> [Problem] Pick out every line that holds the string "scene" and copy it.

> [Data extract]
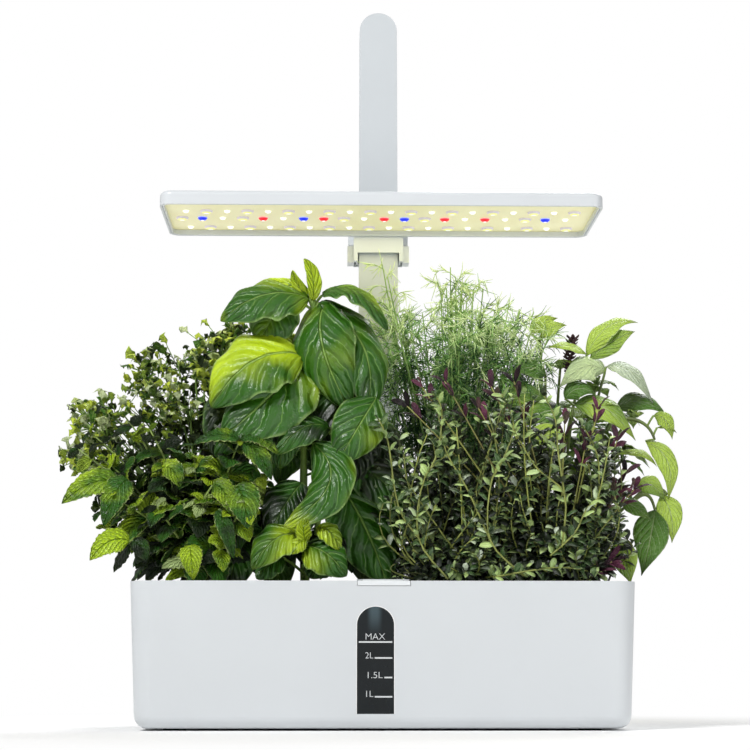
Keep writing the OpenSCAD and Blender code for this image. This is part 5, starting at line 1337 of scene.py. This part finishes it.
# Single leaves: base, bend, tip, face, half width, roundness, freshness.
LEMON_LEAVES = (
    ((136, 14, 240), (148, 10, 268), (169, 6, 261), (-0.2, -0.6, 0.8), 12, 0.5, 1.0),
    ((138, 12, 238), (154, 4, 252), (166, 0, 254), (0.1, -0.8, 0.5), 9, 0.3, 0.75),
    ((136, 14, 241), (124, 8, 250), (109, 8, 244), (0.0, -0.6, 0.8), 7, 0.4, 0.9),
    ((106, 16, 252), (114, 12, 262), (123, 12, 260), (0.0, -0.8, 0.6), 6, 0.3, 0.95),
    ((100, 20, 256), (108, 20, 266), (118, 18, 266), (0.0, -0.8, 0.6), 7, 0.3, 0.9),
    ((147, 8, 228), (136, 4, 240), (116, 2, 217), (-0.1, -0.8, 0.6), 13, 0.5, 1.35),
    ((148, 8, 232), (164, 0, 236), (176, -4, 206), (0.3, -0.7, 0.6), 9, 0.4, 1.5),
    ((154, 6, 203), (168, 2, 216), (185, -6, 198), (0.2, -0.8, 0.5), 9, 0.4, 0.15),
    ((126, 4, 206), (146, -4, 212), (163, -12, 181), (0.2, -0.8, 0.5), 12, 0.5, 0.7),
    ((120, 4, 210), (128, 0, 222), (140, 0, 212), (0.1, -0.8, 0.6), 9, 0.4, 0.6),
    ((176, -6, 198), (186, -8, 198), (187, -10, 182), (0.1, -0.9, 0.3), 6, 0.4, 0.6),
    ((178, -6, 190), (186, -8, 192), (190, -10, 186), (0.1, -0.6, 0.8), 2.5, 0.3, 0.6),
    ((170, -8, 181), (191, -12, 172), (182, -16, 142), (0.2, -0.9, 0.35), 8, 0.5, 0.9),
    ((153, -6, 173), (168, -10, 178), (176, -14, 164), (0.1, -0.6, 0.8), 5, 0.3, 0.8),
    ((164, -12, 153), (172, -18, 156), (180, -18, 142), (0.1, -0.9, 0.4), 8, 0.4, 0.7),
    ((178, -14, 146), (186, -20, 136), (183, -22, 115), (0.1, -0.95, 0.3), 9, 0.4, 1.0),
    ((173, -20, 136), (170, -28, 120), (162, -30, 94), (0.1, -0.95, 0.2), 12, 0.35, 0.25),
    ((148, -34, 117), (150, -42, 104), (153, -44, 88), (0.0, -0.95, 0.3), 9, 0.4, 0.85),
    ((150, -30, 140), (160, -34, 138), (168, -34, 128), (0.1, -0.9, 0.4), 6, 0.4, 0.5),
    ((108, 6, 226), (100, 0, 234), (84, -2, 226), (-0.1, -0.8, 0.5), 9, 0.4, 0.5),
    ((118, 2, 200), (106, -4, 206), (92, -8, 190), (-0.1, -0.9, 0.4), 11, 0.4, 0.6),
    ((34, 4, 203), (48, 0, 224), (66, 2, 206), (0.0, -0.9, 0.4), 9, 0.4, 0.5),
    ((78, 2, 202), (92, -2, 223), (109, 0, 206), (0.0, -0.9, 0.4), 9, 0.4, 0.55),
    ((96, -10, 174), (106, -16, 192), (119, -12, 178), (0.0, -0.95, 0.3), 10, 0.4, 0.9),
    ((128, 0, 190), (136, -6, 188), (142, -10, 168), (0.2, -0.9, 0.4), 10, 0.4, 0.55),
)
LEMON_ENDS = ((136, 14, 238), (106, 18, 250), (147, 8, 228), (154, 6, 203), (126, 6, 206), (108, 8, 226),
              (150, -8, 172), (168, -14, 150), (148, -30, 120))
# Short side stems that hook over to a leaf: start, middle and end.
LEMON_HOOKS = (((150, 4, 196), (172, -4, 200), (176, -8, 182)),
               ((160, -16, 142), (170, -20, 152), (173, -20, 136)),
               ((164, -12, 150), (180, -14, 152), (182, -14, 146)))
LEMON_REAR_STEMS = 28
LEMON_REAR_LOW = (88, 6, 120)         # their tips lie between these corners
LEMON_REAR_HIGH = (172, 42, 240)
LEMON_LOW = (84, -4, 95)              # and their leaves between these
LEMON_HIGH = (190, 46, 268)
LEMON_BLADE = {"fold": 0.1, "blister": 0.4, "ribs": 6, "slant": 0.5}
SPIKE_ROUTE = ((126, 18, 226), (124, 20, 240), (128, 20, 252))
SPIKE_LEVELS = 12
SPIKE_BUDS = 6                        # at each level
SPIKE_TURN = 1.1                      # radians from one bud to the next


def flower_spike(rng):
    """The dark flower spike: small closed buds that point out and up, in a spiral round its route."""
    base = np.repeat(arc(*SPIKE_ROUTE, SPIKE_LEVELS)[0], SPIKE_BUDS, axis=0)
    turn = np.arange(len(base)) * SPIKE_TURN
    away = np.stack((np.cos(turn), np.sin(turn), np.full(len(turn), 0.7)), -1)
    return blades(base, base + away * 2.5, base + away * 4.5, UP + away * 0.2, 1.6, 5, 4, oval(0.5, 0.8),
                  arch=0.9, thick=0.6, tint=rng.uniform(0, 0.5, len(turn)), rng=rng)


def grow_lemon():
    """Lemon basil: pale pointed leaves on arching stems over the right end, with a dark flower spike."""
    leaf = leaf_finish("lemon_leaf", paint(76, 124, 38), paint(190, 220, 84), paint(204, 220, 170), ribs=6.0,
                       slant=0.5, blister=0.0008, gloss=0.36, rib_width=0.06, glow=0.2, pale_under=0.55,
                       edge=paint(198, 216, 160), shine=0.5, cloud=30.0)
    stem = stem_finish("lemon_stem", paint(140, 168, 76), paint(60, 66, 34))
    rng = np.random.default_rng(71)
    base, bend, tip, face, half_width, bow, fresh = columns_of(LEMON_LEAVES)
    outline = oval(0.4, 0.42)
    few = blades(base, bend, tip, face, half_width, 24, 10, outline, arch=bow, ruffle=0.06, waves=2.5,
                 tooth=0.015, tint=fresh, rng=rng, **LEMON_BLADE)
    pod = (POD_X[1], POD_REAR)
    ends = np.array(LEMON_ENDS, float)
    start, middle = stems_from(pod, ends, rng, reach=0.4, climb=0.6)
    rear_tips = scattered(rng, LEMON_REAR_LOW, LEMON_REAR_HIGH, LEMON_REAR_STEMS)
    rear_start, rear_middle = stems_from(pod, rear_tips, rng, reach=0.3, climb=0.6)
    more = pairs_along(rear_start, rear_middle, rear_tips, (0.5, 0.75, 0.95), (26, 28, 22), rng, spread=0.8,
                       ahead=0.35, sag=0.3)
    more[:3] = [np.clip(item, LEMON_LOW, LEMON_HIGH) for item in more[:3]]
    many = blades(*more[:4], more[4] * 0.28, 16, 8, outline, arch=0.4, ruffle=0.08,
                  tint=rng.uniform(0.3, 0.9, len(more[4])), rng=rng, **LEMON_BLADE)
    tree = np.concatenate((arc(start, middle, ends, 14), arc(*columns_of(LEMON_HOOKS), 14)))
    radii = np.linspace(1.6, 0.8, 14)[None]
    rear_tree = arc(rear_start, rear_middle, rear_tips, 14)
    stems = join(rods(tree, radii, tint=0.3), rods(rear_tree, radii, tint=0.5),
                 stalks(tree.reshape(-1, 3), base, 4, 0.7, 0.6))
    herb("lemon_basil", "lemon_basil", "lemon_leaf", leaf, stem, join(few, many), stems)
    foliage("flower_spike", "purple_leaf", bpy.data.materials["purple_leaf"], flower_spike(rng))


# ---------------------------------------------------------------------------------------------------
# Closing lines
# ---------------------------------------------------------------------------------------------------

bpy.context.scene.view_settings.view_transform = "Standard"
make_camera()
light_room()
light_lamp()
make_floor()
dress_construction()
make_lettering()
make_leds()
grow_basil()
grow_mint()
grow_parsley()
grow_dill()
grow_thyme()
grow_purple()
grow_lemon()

> [Reply]
Keep writing the OpenSCAD and Blender code for this image. This is part 5, starting at line 1337 of scene.py. This part finishes it.
bpy.context.scene.view_settings.view_transform = "Standard"